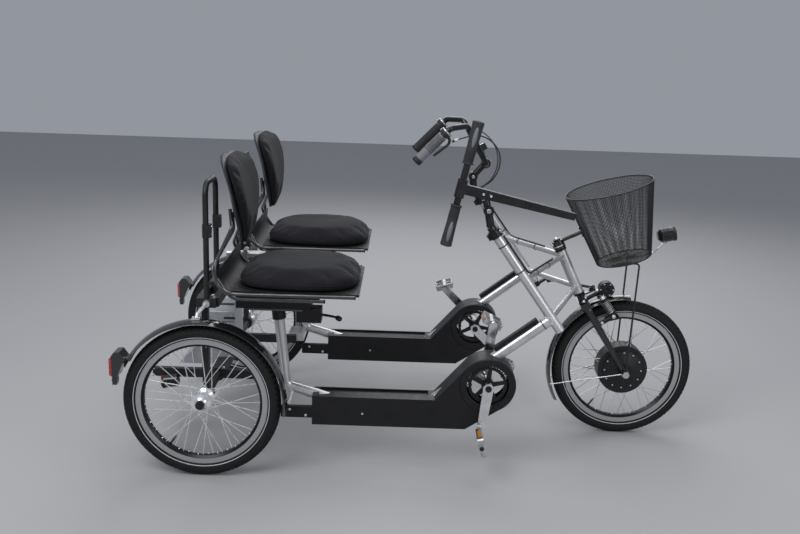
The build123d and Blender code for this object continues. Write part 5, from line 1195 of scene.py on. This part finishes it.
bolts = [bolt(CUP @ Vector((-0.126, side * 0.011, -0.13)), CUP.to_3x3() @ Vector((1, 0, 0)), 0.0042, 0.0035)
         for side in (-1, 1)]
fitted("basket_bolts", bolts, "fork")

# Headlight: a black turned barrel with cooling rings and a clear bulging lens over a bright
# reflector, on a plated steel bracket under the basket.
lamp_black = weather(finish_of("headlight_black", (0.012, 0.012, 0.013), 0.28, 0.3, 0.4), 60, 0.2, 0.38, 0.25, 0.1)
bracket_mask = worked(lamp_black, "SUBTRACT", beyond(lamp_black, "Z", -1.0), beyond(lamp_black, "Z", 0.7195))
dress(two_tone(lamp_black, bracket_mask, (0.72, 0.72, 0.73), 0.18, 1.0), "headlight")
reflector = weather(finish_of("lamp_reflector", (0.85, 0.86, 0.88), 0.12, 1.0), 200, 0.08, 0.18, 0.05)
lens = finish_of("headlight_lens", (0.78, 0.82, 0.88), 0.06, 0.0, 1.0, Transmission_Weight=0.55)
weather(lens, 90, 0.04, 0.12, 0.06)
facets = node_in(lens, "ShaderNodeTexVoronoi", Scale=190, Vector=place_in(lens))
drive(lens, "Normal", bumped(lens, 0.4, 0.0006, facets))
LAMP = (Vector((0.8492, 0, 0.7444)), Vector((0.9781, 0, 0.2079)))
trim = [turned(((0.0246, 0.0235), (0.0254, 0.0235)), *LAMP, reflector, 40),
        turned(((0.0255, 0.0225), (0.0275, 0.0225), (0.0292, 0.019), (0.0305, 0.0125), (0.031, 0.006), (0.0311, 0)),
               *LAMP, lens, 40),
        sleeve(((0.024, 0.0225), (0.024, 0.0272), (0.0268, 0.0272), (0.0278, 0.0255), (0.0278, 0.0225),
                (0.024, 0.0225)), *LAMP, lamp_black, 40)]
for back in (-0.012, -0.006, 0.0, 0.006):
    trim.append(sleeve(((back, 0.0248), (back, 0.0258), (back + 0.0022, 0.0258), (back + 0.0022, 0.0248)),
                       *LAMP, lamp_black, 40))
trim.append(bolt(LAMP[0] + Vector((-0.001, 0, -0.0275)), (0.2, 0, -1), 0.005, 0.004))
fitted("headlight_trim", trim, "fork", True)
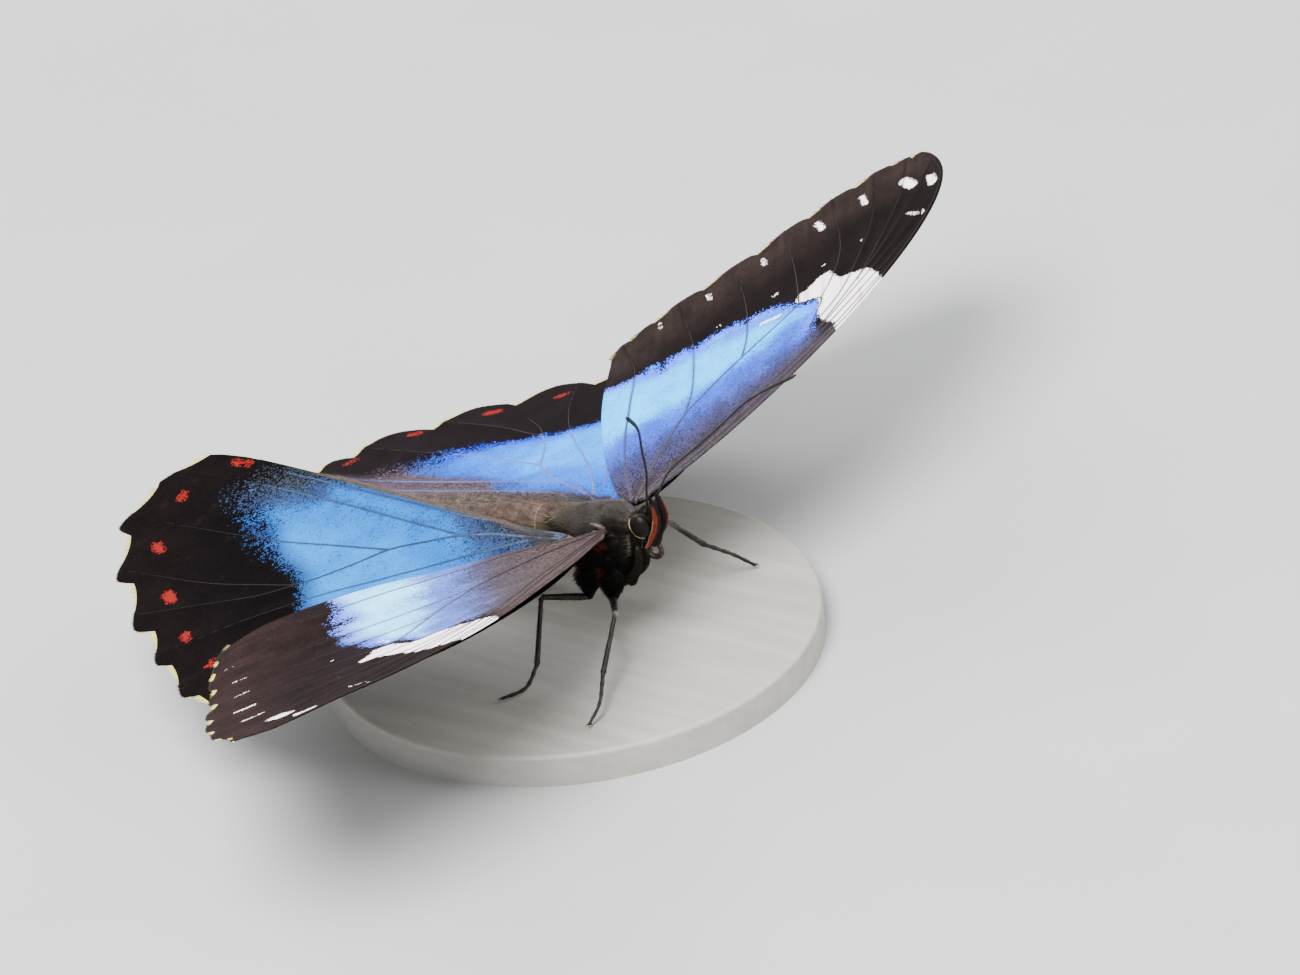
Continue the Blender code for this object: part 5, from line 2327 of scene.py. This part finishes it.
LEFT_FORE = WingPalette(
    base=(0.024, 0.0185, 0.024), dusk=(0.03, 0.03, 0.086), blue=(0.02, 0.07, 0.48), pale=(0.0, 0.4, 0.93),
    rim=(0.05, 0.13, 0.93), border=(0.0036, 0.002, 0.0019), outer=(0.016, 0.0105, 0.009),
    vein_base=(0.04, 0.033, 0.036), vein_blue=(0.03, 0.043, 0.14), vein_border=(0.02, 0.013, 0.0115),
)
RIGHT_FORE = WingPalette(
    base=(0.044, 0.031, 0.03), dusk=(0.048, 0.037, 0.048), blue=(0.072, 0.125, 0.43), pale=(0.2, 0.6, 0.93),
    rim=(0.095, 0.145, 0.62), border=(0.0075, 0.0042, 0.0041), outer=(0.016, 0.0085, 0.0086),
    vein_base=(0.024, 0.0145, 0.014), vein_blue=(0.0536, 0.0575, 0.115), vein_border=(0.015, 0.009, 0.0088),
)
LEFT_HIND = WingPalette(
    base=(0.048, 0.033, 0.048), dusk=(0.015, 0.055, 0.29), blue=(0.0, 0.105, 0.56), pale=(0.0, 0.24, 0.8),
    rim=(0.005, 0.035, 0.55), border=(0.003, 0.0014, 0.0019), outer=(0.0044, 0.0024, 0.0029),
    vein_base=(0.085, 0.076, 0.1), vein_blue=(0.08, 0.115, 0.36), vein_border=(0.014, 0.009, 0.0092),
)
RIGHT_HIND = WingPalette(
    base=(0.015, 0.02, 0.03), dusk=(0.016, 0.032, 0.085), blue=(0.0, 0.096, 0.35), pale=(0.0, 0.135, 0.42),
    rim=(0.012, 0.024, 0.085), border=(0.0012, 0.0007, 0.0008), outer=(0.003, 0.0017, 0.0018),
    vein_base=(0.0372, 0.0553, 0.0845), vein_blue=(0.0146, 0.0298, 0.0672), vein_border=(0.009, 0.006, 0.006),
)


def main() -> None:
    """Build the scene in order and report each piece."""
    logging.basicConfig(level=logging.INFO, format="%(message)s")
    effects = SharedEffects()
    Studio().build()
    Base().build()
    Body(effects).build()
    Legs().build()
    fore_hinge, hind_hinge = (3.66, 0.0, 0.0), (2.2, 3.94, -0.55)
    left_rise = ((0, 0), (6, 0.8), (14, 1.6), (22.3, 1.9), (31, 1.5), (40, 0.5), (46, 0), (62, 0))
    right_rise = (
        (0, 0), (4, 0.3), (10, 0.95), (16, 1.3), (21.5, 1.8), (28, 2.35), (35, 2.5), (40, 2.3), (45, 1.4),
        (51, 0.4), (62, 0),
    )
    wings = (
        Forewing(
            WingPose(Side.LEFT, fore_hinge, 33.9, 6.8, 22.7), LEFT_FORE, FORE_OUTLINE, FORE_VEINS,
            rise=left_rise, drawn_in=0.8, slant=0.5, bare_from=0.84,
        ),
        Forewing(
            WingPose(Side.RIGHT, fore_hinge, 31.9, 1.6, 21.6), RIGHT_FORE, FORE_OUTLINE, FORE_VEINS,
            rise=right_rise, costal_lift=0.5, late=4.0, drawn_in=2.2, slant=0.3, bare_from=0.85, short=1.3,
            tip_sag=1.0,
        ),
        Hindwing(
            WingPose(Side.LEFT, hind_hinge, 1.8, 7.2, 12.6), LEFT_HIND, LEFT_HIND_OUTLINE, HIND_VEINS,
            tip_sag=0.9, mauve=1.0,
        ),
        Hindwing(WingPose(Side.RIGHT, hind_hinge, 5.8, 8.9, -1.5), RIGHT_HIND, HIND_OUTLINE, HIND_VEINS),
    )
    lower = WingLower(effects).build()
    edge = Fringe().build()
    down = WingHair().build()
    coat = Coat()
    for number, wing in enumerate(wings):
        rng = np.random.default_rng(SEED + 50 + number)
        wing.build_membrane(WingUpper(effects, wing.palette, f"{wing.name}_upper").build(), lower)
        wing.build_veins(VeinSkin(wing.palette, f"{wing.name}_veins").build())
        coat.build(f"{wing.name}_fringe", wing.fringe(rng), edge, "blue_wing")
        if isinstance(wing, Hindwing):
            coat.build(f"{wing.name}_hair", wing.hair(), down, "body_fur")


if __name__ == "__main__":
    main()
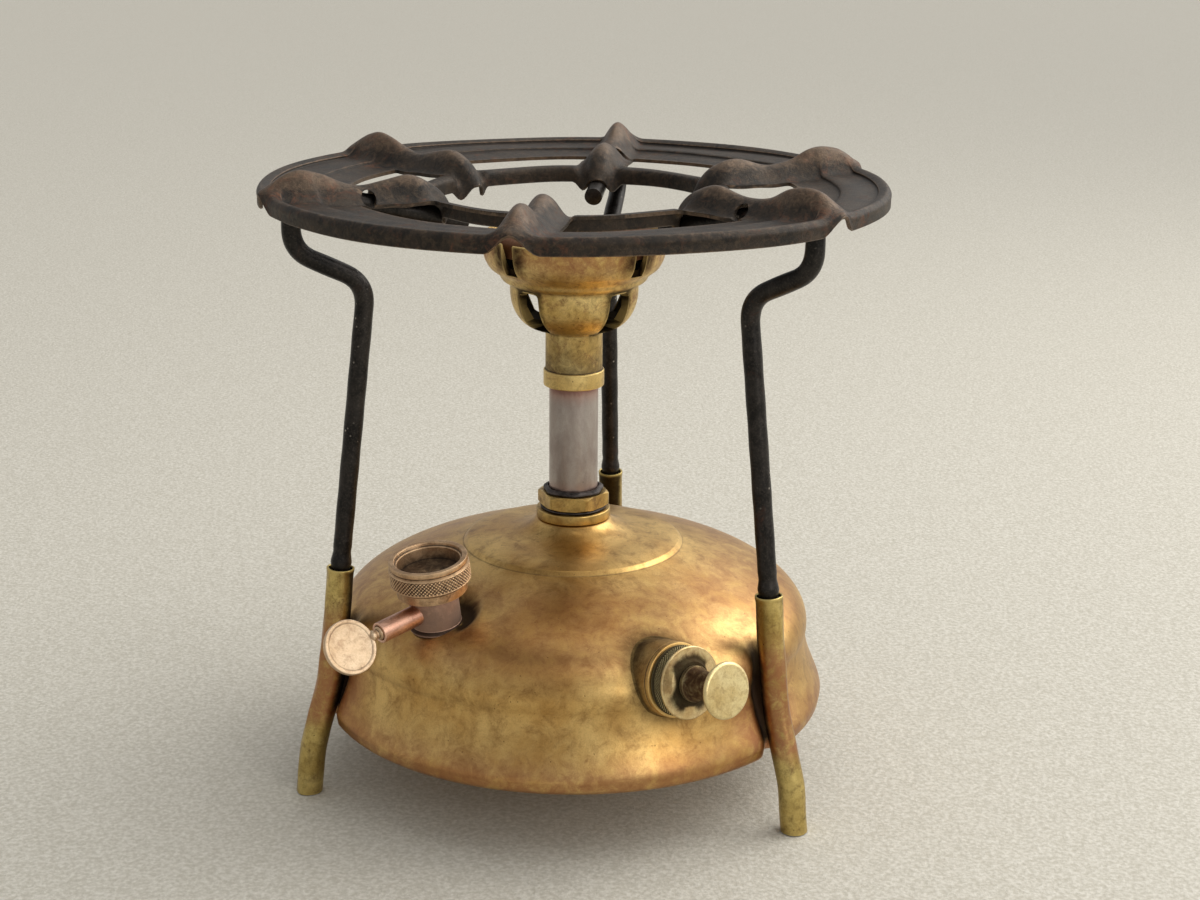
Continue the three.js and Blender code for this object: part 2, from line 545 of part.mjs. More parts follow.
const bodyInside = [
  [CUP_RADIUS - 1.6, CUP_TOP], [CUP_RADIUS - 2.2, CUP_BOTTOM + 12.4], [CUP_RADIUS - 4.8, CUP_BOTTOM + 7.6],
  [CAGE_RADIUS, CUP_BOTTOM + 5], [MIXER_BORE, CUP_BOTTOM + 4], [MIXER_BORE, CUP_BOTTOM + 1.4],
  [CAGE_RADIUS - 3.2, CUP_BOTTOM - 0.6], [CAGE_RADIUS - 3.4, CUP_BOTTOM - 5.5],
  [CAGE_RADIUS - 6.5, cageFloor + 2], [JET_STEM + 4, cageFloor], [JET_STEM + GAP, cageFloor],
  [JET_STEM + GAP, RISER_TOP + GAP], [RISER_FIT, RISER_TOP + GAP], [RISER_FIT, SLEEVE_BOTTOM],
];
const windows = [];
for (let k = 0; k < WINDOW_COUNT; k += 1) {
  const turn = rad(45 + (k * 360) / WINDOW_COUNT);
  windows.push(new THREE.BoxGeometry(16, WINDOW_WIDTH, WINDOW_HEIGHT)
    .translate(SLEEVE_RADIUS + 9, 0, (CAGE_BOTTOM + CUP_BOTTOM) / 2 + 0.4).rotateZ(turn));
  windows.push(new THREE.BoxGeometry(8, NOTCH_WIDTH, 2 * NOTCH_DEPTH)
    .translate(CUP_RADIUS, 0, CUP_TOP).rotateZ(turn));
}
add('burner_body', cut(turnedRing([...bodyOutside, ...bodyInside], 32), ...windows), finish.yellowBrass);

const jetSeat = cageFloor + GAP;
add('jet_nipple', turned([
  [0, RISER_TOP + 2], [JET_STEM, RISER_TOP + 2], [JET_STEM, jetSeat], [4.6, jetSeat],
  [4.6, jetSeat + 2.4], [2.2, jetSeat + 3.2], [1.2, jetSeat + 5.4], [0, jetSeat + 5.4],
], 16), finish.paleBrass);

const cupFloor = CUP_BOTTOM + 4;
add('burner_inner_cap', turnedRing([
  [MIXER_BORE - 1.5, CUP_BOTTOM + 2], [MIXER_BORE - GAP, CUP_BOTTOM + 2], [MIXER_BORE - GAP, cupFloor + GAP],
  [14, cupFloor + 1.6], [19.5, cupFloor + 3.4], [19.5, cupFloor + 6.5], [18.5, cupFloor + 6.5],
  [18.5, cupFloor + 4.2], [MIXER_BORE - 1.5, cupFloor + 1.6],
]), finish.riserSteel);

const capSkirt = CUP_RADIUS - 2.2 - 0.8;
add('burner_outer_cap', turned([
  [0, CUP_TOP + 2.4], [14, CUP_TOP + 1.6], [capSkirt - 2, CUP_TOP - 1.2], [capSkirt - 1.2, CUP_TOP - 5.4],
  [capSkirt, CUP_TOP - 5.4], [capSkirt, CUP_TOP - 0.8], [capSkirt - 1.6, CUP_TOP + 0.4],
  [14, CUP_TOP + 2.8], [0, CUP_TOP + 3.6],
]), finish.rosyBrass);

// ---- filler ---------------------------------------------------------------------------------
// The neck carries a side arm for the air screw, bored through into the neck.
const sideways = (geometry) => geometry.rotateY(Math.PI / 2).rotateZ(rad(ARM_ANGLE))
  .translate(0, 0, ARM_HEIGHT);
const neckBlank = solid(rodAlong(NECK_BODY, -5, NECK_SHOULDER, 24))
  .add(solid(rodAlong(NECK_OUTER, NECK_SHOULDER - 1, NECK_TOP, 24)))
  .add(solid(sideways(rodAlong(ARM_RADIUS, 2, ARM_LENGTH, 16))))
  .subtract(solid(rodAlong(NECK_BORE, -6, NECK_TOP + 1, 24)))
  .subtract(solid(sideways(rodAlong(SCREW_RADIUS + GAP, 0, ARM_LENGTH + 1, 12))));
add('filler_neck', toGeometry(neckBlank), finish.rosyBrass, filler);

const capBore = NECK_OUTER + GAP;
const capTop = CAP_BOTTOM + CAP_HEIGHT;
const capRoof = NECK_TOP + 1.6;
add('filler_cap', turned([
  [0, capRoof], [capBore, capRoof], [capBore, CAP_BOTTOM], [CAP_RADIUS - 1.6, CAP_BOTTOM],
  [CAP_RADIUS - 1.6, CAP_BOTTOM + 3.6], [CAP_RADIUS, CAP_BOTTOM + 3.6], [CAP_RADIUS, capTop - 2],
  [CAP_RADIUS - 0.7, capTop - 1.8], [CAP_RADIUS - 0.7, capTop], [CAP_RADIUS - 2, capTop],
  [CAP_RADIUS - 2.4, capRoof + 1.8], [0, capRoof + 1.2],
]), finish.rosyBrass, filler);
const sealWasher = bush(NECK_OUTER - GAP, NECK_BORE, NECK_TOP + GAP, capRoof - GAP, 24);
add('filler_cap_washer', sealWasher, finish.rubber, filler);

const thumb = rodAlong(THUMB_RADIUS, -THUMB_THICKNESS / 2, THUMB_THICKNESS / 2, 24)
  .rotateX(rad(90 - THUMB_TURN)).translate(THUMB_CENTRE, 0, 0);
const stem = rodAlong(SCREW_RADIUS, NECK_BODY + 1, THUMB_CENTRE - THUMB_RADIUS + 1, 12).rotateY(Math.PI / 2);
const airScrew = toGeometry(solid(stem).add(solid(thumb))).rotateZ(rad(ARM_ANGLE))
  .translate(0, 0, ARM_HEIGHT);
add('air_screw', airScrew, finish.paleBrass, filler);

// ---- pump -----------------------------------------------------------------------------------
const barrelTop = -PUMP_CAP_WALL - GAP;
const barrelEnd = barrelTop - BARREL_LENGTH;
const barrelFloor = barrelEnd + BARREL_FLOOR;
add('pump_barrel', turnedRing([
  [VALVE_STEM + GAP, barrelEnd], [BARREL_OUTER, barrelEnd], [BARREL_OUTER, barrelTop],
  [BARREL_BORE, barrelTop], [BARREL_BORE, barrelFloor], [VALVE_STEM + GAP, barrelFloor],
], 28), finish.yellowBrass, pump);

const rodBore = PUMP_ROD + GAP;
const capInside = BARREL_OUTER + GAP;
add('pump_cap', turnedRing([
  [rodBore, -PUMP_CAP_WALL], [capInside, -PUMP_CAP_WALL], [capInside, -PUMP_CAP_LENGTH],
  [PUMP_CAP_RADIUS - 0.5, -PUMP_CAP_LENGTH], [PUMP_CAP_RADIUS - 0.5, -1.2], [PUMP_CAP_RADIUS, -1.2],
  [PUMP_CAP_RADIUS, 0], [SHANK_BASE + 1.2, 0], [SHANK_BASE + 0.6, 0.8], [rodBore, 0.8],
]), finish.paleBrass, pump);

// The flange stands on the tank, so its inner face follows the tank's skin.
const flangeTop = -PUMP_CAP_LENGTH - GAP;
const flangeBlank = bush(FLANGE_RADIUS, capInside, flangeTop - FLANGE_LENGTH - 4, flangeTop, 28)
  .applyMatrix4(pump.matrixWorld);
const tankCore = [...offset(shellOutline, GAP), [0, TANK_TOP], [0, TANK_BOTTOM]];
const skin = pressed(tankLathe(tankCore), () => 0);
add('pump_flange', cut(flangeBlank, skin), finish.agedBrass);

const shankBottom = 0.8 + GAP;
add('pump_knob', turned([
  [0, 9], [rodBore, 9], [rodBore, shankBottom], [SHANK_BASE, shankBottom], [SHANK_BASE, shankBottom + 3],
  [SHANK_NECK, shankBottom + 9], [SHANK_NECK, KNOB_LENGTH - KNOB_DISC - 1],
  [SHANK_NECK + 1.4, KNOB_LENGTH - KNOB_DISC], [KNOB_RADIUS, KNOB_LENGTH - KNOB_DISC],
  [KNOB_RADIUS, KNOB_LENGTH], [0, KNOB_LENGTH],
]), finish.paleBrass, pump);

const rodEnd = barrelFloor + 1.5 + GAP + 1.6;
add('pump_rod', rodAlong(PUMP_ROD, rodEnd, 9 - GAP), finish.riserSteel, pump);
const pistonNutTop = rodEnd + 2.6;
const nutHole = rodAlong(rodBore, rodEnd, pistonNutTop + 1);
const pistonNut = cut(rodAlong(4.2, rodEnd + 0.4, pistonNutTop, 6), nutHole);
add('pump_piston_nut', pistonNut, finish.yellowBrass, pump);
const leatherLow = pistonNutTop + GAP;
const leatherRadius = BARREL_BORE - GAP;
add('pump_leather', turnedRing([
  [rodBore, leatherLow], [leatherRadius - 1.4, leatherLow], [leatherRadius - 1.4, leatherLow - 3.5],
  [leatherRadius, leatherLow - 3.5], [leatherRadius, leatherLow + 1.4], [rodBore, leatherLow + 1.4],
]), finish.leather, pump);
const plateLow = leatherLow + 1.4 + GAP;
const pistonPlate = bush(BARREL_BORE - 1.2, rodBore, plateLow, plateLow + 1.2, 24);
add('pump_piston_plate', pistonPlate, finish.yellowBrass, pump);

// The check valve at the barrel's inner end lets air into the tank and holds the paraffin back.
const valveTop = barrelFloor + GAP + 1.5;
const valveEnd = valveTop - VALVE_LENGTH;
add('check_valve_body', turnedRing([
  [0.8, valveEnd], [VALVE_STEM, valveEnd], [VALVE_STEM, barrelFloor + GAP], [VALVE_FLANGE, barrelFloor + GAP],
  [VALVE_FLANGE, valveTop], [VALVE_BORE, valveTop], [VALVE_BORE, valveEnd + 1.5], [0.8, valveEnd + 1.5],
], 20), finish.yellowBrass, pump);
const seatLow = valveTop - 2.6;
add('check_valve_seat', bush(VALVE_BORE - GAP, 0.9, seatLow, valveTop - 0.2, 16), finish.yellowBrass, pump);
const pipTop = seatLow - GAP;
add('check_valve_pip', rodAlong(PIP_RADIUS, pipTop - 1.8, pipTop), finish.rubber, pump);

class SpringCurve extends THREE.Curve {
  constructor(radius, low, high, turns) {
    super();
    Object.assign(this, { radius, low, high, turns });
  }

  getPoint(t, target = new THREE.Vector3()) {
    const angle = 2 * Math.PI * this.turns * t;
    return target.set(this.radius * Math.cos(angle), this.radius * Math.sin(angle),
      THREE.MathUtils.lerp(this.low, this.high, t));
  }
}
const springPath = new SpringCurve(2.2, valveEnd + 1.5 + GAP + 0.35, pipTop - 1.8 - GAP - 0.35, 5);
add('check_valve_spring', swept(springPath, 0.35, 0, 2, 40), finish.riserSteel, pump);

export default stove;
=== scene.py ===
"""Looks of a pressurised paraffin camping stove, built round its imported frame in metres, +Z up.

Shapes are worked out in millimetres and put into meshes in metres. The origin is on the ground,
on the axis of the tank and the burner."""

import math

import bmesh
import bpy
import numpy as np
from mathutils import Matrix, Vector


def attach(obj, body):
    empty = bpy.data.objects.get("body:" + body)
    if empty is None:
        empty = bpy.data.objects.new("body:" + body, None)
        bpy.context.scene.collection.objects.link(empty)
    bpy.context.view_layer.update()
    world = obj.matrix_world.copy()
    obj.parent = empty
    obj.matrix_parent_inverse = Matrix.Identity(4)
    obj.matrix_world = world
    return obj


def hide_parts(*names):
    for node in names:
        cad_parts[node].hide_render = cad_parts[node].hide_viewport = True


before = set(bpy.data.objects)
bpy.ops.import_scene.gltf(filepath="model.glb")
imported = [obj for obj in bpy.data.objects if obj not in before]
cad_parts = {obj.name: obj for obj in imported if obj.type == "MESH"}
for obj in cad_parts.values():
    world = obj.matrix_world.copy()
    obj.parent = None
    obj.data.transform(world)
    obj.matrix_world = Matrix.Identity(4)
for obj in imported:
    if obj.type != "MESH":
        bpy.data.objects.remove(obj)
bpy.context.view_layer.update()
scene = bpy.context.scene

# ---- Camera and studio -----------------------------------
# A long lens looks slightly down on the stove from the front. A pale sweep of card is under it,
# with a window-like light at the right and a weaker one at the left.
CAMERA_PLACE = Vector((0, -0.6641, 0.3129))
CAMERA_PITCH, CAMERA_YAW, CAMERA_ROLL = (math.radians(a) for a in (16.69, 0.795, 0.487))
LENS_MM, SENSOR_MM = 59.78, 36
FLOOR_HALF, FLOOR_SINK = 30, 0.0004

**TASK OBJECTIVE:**
Find the word "context" in the entries, and copy every line it shows up in.

**TASK RESPONSE:**
        bpy.context.scene.collection.objects.link(empty)
    bpy.context.view_layer.update()
bpy.context.view_layer.update()
scene = bpy.context.scene